> **EXERCISE INSTRUCTIONS**
Retype everything from the line that contains "Continue the Blender" down to the line that contains "return finish(screw, material)", inclusive, without altering or adding anything.

> **DATA RECORDS**
=-=-=-=-=
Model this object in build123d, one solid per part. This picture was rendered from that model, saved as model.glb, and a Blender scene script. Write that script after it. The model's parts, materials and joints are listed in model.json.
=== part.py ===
=-=-=-=-=
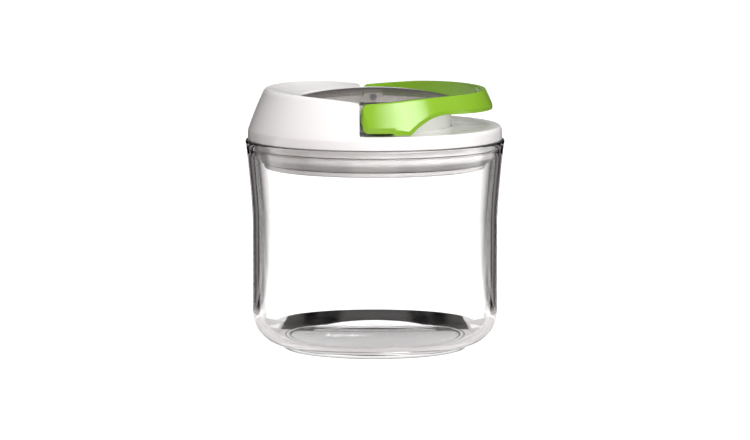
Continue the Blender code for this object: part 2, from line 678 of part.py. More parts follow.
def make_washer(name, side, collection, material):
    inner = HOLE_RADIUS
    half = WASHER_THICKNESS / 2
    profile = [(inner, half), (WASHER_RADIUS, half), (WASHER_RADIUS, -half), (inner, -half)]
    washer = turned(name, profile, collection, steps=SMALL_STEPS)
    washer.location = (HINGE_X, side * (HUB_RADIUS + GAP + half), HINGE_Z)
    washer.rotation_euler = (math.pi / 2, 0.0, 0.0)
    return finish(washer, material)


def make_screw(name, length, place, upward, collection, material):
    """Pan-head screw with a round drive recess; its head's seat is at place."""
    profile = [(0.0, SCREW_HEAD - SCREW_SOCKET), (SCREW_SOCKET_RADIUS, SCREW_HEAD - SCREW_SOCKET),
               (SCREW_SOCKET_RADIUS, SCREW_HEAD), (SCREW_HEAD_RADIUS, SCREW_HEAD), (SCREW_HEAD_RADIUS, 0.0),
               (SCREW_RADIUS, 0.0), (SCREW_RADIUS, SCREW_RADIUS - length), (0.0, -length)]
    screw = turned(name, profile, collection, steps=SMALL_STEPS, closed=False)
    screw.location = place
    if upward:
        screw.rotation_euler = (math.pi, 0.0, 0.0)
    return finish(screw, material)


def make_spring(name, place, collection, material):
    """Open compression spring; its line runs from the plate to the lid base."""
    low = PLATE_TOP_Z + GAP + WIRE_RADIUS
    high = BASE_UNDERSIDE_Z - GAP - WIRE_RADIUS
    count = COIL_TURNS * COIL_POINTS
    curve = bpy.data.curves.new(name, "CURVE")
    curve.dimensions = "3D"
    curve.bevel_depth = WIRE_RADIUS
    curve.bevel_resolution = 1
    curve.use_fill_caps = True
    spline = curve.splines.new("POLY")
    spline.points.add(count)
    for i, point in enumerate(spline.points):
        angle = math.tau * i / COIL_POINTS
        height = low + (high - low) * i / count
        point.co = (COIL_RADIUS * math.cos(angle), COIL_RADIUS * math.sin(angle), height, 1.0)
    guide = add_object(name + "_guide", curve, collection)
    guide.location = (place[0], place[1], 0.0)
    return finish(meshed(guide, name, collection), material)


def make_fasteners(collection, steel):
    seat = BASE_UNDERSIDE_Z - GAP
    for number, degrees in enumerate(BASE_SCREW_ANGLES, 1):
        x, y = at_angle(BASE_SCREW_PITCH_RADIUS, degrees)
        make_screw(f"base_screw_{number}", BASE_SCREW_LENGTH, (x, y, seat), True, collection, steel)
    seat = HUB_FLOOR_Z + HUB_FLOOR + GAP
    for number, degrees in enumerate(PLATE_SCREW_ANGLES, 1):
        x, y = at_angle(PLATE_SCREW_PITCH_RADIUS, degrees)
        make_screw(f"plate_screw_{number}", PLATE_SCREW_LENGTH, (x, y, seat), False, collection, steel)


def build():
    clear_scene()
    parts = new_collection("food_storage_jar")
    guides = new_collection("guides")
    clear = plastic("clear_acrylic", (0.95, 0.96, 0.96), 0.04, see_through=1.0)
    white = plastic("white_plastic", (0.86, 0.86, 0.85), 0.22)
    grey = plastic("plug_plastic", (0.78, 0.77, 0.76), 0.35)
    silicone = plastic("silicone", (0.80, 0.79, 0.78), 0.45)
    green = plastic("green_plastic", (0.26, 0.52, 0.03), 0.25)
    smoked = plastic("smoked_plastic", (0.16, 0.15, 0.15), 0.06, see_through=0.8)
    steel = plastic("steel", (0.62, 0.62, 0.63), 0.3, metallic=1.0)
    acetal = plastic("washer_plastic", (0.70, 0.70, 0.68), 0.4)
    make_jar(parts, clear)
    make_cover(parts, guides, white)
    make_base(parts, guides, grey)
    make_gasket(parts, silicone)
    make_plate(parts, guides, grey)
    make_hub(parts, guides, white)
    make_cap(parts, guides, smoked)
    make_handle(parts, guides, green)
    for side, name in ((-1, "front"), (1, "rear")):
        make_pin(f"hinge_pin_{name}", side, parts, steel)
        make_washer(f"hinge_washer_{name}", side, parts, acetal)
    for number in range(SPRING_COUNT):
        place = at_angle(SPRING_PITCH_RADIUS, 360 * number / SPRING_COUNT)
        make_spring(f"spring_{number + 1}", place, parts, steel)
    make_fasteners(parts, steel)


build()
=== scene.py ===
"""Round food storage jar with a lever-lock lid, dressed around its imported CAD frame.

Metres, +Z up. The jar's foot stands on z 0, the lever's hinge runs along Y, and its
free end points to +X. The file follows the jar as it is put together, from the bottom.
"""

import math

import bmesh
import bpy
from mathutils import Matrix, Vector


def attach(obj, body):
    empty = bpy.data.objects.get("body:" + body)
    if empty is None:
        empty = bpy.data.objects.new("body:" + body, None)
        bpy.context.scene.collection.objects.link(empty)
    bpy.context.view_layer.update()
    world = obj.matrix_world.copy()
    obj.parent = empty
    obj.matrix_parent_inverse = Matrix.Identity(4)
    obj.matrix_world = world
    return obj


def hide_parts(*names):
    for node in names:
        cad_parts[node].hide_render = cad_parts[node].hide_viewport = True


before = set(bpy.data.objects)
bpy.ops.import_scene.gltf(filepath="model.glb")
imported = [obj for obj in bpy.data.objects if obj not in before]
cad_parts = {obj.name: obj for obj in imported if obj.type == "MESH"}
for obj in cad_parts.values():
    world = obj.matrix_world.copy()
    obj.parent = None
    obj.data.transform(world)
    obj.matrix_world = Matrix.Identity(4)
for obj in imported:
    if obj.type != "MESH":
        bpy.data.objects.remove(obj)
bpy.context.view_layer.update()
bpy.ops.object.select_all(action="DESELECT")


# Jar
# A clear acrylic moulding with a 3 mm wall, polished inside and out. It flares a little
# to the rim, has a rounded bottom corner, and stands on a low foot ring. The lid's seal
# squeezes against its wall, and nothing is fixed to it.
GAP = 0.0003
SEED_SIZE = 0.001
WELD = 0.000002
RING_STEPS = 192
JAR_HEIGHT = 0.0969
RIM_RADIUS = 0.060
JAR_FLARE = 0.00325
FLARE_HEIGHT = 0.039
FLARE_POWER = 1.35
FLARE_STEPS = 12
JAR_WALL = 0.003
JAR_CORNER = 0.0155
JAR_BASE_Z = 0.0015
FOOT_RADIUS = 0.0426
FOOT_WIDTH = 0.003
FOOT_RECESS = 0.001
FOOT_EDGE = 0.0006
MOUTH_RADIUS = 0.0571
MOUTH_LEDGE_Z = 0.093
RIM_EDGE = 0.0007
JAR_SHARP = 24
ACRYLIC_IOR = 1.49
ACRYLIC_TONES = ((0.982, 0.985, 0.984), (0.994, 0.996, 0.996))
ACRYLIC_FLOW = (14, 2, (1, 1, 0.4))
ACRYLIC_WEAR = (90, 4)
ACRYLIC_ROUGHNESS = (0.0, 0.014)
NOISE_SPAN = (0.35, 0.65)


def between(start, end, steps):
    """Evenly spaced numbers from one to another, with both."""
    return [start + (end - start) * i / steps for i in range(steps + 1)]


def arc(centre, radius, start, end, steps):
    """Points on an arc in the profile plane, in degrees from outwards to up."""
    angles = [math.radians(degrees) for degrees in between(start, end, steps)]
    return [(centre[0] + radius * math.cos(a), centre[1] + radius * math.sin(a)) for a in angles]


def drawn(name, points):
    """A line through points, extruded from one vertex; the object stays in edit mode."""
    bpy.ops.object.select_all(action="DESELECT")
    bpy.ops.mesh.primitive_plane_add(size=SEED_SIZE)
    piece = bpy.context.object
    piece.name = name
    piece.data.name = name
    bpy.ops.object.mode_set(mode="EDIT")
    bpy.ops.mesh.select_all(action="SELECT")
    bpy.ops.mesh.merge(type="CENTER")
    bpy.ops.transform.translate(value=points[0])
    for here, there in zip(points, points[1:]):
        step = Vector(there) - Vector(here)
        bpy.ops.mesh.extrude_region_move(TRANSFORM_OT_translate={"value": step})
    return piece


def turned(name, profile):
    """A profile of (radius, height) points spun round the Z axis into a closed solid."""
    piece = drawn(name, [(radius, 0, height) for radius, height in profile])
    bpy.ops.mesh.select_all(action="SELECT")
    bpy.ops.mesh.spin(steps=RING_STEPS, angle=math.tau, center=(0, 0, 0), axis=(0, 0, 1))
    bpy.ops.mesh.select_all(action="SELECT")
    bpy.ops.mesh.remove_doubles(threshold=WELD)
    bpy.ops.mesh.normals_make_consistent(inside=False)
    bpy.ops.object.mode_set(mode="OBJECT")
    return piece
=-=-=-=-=
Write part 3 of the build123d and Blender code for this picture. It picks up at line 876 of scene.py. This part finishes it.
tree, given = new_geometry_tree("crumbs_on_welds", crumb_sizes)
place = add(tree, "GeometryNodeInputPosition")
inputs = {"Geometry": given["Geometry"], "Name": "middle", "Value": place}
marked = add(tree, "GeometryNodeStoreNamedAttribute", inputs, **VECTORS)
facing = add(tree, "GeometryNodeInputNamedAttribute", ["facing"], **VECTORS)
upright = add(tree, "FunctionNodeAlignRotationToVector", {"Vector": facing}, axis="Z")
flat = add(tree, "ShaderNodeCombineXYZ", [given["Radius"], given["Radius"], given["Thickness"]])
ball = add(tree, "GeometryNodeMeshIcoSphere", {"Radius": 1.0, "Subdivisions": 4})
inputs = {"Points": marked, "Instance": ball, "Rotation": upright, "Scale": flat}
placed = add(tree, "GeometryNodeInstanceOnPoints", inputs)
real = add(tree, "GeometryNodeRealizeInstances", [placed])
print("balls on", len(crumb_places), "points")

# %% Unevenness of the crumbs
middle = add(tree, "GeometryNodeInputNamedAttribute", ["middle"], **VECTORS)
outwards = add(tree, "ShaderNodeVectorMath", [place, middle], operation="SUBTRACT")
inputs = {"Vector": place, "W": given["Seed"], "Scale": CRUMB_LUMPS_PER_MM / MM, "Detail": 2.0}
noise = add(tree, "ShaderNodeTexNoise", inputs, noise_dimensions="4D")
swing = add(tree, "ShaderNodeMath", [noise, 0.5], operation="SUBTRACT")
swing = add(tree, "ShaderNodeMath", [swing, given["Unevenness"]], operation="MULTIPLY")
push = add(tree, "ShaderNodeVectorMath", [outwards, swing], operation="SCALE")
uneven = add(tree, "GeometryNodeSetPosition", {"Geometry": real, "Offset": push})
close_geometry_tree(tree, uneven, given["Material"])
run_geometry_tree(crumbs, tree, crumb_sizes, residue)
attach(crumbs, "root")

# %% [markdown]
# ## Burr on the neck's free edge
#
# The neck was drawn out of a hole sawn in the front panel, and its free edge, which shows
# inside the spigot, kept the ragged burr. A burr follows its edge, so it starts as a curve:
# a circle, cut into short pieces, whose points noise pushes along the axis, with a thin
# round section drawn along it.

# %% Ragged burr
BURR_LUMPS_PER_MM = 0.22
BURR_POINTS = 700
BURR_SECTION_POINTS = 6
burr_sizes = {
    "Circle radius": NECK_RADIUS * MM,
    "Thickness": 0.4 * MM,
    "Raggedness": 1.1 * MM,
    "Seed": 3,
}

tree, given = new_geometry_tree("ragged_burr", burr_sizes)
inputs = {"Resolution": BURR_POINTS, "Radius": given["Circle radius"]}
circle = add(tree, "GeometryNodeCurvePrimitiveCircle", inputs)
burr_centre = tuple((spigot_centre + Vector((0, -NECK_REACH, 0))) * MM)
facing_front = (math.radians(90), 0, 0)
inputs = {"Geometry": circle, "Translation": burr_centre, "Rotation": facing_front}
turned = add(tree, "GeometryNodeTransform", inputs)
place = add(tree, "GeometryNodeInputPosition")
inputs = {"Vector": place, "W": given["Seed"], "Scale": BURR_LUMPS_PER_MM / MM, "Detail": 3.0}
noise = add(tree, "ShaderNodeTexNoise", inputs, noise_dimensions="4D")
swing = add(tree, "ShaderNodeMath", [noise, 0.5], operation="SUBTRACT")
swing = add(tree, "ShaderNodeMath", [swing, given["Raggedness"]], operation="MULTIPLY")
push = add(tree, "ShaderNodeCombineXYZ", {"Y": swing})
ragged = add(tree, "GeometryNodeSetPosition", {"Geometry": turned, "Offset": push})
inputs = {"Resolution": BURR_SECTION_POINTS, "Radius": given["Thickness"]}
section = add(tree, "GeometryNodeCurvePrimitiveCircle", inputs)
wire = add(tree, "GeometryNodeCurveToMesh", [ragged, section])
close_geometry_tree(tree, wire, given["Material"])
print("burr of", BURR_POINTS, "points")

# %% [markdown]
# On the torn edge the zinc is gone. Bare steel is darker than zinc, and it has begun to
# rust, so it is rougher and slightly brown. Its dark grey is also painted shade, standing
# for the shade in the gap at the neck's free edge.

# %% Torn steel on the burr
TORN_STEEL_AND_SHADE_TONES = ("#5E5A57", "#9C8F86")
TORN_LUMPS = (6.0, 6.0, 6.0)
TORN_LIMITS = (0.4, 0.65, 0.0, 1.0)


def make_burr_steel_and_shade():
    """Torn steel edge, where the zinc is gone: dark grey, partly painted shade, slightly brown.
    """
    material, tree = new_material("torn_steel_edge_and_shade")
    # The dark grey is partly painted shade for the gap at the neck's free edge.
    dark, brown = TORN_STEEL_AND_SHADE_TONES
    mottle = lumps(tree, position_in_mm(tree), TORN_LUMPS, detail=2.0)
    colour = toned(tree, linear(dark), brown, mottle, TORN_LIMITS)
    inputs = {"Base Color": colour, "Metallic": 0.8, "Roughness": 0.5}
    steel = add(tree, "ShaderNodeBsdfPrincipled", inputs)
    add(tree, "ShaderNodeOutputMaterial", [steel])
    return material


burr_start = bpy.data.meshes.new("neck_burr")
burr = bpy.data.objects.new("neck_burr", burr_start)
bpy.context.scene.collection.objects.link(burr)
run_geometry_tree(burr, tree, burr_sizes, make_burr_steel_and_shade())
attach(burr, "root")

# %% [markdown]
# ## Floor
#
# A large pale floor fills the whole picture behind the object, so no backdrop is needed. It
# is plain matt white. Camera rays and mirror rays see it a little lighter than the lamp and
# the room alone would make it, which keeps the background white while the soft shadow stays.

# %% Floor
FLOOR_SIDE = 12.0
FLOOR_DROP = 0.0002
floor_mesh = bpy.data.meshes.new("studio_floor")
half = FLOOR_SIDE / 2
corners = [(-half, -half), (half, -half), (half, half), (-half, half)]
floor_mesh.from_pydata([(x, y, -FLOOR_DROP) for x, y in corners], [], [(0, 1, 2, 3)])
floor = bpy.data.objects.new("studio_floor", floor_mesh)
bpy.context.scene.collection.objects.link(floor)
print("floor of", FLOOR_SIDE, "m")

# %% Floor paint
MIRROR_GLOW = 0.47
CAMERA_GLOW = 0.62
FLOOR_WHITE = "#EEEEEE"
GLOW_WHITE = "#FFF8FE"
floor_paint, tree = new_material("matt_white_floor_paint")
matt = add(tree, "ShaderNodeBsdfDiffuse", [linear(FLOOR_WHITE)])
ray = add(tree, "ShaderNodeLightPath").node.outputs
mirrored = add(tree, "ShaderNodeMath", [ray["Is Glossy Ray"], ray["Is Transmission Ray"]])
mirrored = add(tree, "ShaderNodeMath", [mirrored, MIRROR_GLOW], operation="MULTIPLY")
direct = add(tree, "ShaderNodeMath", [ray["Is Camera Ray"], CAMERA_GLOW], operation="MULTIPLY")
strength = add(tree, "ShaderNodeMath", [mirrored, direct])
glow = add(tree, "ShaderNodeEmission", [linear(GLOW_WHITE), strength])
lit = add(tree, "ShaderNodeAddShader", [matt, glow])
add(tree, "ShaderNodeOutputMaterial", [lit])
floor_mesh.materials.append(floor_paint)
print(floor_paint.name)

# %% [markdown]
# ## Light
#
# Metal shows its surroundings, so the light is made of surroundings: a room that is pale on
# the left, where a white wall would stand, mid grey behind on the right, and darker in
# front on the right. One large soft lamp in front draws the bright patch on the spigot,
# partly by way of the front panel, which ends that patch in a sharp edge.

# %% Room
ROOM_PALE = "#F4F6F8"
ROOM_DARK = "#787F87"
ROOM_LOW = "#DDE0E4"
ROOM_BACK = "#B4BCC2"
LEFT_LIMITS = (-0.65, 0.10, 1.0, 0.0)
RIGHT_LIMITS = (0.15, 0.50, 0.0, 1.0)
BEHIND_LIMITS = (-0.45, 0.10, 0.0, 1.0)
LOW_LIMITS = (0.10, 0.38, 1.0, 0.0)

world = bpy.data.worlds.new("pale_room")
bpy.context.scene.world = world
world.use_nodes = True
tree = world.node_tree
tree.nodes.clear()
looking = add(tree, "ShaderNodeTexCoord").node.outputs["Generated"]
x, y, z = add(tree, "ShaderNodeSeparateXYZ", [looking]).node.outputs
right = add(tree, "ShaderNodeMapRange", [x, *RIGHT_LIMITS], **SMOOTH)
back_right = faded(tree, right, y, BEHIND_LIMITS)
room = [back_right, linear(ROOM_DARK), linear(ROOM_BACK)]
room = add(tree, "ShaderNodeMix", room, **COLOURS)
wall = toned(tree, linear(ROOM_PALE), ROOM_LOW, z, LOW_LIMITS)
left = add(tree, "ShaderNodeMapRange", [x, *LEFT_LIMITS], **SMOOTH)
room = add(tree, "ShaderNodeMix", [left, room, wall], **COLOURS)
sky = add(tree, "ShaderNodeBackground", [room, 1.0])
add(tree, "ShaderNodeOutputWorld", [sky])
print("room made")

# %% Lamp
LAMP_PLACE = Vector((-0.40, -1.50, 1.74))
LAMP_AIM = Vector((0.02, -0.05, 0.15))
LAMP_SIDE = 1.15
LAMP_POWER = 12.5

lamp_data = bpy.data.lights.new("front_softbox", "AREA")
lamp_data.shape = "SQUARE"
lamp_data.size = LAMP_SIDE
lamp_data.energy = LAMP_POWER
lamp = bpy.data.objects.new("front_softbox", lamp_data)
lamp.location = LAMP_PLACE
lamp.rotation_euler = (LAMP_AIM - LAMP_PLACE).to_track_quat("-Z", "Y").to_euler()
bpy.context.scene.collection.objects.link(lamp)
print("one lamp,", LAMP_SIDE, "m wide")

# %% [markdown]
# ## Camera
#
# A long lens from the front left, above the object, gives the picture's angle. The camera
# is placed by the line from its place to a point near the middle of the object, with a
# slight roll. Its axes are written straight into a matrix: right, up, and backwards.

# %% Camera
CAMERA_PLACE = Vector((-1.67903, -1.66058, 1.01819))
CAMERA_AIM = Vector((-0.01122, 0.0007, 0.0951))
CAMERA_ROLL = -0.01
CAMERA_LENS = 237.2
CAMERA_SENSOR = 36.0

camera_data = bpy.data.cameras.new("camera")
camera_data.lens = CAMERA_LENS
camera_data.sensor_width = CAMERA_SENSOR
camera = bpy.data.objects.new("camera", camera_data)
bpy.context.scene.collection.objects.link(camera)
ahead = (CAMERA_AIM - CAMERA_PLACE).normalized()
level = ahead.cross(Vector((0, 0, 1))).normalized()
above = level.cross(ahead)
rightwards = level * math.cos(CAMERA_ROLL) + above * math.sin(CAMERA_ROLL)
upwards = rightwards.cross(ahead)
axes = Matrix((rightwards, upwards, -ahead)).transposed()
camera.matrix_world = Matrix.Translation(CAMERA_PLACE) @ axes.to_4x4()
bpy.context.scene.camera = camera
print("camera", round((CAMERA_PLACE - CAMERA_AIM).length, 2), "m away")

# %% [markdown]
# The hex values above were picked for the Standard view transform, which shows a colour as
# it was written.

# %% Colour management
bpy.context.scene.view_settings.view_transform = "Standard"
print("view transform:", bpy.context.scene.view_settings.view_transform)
=-=-=-=-=
> **WRITTEN ANSWER**
Continue the Blender code for this object: part 2, from line 678 of part.py. More parts follow.
def make_washer(name, side, collection, material):
    inner = HOLE_RADIUS
    half = WASHER_THICKNESS / 2
    profile = [(inner, half), (WASHER_RADIUS, half), (WASHER_RADIUS, -half), (inner, -half)]
    washer = turned(name, profile, collection, steps=SMALL_STEPS)
    washer.location = (HINGE_X, side * (HUB_RADIUS + GAP + half), HINGE_Z)
    washer.rotation_euler = (math.pi / 2, 0.0, 0.0)
    return finish(washer, material)


def make_screw(name, length, place, upward, collection, material):
    """Pan-head screw with a round drive recess; its head's seat is at place."""
    profile = [(0.0, SCREW_HEAD - SCREW_SOCKET), (SCREW_SOCKET_RADIUS, SCREW_HEAD - SCREW_SOCKET),
               (SCREW_SOCKET_RADIUS, SCREW_HEAD), (SCREW_HEAD_RADIUS, SCREW_HEAD), (SCREW_HEAD_RADIUS, 0.0),
               (SCREW_RADIUS, 0.0), (SCREW_RADIUS, SCREW_RADIUS - length), (0.0, -length)]
    screw = turned(name, profile, collection, steps=SMALL_STEPS, closed=False)
    screw.location = place
    if upward:
        screw.rotation_euler = (math.pi, 0.0, 0.0)
    return finish(screw, material)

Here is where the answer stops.